Material provided -

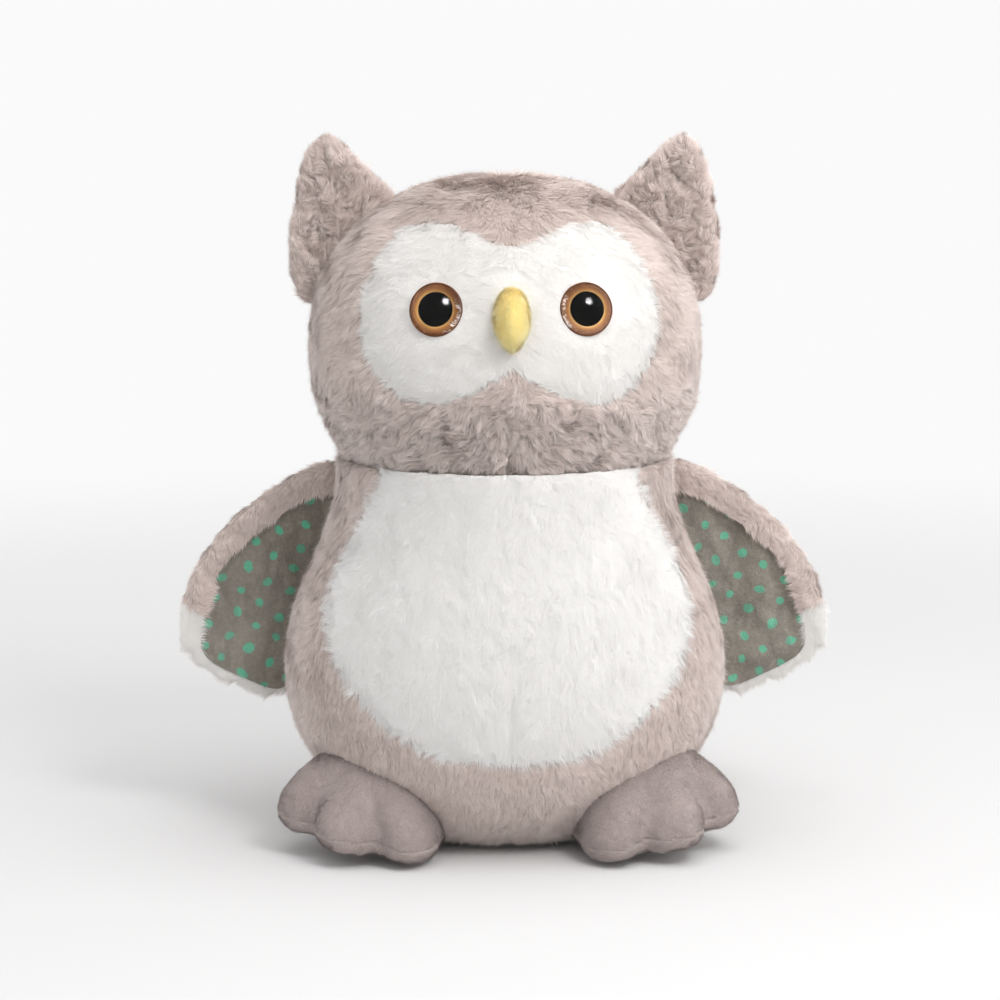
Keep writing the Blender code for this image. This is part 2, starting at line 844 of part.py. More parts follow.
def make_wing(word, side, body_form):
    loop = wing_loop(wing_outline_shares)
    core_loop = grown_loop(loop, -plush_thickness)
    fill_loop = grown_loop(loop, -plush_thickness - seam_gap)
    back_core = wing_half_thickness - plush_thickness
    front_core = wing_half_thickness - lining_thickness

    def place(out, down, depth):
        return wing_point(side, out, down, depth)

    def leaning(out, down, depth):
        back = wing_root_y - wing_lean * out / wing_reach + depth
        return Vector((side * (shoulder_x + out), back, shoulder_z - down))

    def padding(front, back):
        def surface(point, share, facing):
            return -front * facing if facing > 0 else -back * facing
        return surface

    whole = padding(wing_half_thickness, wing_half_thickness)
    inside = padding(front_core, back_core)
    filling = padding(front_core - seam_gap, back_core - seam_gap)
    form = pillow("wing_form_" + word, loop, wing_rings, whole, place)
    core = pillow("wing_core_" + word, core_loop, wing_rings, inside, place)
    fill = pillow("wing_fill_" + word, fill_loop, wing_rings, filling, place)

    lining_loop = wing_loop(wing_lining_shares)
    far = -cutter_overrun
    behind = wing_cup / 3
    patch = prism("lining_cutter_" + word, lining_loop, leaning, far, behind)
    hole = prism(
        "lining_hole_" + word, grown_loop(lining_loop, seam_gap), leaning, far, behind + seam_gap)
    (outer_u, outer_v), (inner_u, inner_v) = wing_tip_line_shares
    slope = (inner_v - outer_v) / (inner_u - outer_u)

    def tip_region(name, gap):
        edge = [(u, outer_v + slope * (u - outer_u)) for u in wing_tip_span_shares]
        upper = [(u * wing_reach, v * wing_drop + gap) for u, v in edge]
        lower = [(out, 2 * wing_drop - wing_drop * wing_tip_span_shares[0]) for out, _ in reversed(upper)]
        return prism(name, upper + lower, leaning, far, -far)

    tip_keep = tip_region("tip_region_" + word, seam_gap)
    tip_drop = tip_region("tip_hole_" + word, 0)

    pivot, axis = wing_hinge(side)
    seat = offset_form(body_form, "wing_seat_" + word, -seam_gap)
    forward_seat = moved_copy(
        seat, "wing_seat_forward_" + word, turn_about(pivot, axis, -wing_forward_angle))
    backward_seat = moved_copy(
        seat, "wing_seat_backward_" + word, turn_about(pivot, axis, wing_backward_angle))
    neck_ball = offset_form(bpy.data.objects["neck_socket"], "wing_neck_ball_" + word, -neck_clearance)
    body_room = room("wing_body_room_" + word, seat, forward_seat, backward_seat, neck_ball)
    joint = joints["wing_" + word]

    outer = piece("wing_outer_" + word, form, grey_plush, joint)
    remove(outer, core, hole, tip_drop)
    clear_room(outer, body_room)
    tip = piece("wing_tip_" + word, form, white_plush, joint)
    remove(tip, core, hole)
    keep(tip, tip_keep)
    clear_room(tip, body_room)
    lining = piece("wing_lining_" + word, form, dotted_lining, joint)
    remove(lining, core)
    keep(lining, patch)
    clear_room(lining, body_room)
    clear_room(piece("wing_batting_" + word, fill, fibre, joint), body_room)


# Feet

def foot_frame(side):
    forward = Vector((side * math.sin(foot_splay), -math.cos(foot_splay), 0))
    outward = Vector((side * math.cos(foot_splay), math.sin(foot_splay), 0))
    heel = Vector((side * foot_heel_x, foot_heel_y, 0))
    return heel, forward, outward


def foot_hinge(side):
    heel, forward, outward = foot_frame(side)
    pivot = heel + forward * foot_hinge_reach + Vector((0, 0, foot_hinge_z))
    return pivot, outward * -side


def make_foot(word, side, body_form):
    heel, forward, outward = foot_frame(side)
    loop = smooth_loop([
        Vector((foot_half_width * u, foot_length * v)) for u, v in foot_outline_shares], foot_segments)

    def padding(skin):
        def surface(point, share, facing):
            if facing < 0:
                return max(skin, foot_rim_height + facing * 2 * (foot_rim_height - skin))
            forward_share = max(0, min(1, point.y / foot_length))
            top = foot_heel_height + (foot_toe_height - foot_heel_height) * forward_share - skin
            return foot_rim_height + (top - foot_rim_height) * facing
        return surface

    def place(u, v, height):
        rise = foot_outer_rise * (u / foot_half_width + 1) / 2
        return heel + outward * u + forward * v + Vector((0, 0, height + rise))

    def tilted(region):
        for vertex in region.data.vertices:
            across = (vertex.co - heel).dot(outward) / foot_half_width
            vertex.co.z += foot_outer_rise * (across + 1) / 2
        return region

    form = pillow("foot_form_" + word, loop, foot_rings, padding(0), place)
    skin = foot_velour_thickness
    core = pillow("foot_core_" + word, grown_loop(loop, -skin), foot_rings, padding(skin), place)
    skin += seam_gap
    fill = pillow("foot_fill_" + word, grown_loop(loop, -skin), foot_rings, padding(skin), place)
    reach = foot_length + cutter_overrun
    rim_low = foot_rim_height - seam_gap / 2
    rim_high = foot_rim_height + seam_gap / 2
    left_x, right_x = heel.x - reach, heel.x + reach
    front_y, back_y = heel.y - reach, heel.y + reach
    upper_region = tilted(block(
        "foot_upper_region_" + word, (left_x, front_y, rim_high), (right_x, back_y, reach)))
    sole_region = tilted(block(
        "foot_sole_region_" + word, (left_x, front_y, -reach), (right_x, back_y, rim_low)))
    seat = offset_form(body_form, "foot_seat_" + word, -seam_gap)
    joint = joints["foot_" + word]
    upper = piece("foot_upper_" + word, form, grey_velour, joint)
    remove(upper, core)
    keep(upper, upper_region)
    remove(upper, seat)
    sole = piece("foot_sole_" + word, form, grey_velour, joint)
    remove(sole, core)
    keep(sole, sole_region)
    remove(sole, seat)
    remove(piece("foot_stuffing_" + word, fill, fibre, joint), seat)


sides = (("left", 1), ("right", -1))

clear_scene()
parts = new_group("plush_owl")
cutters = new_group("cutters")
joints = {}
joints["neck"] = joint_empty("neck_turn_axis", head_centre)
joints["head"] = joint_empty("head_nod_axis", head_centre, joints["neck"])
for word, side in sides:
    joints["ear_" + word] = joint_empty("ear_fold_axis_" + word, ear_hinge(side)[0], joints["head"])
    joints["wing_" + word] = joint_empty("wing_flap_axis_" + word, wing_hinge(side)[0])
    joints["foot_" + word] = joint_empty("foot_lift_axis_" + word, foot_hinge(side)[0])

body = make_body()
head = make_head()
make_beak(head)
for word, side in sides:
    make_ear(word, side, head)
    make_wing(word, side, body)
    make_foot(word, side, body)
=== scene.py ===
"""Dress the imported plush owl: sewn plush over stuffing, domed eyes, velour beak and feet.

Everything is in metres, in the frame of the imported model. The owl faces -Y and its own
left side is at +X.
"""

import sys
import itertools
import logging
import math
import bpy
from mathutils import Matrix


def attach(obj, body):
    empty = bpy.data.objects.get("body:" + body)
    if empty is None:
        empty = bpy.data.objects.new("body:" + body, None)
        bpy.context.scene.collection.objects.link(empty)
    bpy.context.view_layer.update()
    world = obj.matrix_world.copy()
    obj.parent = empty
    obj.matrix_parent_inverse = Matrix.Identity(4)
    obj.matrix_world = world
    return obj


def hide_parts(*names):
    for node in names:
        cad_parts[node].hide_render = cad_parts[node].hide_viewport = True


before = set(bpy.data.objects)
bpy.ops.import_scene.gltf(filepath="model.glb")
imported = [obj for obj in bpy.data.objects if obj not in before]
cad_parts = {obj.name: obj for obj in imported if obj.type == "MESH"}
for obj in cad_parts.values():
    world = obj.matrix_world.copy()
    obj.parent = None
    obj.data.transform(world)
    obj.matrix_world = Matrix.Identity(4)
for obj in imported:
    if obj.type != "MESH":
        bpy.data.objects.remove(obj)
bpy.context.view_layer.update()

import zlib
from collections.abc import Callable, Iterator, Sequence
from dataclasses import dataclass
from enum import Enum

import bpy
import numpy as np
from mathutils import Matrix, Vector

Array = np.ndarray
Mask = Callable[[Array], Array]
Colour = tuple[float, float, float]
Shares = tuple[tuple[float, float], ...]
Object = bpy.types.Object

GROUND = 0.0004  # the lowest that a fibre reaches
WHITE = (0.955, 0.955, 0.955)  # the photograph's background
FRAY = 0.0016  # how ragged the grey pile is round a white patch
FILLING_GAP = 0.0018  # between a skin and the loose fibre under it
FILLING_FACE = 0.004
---
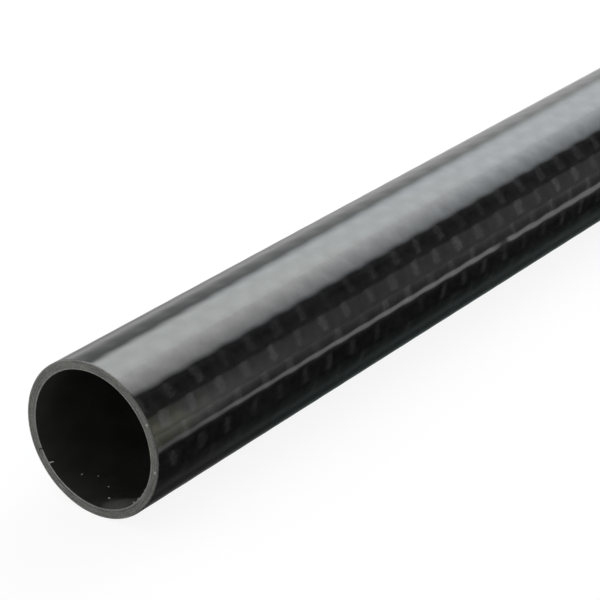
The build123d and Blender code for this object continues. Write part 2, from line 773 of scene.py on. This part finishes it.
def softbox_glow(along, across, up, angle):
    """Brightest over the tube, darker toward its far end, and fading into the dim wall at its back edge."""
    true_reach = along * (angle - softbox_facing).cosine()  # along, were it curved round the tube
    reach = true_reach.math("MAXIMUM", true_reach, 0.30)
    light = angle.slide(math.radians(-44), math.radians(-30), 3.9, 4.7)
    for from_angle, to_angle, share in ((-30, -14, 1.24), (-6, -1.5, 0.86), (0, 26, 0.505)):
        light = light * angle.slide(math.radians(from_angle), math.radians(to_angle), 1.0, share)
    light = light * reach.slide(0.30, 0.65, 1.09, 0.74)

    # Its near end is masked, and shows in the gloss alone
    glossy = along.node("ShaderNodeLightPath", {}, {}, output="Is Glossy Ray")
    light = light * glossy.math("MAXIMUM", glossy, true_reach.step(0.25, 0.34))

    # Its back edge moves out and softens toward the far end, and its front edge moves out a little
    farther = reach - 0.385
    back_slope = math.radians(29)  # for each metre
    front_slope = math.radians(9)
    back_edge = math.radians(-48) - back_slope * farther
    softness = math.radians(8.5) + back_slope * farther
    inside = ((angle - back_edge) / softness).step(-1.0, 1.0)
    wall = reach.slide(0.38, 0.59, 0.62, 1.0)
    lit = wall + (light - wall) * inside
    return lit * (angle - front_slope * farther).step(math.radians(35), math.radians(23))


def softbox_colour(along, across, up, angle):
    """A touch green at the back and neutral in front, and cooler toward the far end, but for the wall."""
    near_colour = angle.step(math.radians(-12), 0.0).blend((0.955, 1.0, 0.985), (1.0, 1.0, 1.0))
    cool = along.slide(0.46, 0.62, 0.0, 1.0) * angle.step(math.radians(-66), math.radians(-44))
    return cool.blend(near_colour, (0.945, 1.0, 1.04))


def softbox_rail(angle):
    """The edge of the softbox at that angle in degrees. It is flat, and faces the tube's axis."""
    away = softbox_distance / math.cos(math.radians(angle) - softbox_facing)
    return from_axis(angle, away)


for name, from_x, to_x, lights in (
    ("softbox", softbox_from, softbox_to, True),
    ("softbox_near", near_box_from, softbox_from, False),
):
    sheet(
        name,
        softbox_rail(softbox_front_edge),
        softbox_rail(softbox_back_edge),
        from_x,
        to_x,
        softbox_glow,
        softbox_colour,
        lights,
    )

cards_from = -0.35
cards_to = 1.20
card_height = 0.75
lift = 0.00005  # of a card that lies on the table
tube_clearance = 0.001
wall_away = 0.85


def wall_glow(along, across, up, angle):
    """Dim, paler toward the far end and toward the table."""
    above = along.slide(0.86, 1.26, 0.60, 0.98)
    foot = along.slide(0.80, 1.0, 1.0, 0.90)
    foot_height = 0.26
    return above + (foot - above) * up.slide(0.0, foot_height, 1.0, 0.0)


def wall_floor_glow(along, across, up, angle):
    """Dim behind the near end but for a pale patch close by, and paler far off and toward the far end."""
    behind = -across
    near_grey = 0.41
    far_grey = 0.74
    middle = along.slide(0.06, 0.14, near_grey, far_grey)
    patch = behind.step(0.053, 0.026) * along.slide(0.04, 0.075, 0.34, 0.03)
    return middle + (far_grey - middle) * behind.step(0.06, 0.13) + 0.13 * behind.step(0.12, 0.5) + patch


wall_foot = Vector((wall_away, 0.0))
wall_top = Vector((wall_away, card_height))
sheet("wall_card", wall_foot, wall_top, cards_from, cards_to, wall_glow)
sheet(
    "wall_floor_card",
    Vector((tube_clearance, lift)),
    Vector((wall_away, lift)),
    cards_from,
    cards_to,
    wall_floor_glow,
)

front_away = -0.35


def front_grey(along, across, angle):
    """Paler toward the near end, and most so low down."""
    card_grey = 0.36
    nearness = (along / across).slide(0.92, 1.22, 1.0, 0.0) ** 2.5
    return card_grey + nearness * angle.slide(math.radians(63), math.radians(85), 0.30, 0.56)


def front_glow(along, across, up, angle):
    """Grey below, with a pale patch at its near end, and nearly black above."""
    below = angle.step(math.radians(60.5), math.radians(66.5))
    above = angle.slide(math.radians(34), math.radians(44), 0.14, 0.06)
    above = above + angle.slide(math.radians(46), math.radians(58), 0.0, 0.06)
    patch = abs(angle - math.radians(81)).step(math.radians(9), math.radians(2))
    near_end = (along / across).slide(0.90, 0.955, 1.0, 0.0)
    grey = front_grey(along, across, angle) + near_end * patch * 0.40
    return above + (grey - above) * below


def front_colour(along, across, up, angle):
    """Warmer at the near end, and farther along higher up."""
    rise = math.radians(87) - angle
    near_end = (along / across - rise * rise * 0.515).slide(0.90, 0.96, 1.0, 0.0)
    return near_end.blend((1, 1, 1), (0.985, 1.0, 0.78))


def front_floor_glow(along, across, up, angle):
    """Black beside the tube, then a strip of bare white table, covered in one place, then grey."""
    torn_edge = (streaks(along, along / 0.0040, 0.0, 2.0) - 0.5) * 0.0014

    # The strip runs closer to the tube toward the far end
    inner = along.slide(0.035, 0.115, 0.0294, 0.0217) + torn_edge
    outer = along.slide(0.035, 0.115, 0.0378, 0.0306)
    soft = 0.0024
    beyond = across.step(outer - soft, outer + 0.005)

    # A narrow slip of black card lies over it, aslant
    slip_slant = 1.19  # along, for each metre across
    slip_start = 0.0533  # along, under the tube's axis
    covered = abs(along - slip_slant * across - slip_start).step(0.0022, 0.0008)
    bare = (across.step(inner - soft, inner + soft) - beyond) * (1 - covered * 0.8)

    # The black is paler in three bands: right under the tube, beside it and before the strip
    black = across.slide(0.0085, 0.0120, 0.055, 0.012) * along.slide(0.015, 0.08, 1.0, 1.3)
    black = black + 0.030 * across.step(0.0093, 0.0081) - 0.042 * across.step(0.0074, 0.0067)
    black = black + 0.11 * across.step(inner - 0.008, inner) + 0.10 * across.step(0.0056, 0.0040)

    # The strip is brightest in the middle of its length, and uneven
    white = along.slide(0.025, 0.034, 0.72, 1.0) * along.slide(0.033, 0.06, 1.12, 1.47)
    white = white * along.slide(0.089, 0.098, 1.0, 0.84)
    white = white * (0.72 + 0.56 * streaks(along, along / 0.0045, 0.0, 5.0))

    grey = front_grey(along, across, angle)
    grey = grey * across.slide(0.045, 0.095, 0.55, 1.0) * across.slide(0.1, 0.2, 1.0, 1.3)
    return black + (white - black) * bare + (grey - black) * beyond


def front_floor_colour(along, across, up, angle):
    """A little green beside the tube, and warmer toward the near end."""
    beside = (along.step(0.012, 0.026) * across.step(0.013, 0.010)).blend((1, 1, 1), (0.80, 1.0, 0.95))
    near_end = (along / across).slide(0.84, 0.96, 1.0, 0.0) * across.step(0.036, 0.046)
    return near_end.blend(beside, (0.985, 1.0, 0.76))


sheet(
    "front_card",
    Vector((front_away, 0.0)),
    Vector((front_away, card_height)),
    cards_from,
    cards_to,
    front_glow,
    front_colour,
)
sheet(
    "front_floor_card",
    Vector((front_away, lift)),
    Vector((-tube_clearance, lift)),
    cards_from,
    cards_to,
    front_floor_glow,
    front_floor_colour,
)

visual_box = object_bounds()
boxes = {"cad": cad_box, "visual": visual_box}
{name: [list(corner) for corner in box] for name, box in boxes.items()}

What you should do - Exactly the lines from the line with "body = make_body()" to the line with "cad_parts[node].hide_render = cad_parts[node].hide_viewport", both included, are to be extracted, and no others.

The completed task -
body = make_body()
head = make_head()
make_beak(head)
for word, side in sides:
    make_ear(word, side, head)
    make_wing(word, side, body)
    make_foot(word, side, body)
=== scene.py ===
"""Dress the imported plush owl: sewn plush over stuffing, domed eyes, velour beak and feet.

Everything is in metres, in the frame of the imported model. The owl faces -Y and its own
left side is at +X.
"""

import sys
import itertools
import logging
import math
import bpy
from mathutils import Matrix


def attach(obj, body):
    empty = bpy.data.objects.get("body:" + body)
    if empty is None:
        empty = bpy.data.objects.new("body:" + body, None)
        bpy.context.scene.collection.objects.link(empty)
    bpy.context.view_layer.update()
    world = obj.matrix_world.copy()
    obj.parent = empty
    obj.matrix_parent_inverse = Matrix.Identity(4)
    obj.matrix_world = world
    return obj


def hide_parts(*names):
    for node in names:
        cad_parts[node].hide_render = cad_parts[node].hide_viewport = True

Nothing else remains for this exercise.